『ご冗談でしょう,ファインマンさん』を読んだ。
実はこの本を通して読むのは初めてである。名著と名高い本なので、過去にも手に取ったことがあるけど、途中で挫折していた。当時は著者のファインマン先生の実験内容が文章から想像しづらく、内容に没頭できなかったからである。
今回も、彼が行った実験を「よく分からない」と思うことはあったけど、目をつぶって読み進めた。そのような雑な読み方であっても、影響を多く受ける内容であった。

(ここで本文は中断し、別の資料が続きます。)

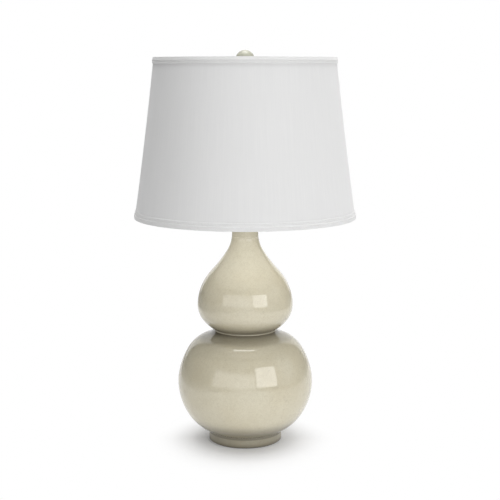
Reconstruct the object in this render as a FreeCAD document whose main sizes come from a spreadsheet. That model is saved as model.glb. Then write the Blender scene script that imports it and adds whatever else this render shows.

とりわけ感銘を受けたのは「社会的に役に立つ仕事」を追求することでスランプになった彼のエピソードである。
前にはあんなに物理をやるのが楽しかったというのに、今はいささか食傷気味だ。なぜ昔は楽しめたのだろう? そうだ、以前は僕は物理で遊んだのだった。いつもやりたいと思ったことをやったまでで、それが核物理の発展のために重要であろうがなかろうが、そんなことは知ったことではなかった。ただ僕が面白く遊べるかどうかが決めてだったのだ。
この気づきから、悟りを開くことができたという旨の記述がある。
また、このエピソードの続きには、大学のカフェテリアでふざけて皿投げをして遊んでいる様子を観察しながら、皿の運動について計算し、それが結果としてノーベル賞に結びついたという話がある。
結局のところ「意義があるかどうか」などとしみったれたことを考えず、自分の興味を追い続けることこそがブレイクスルーにつながるのだと思わせられる、良い話であった。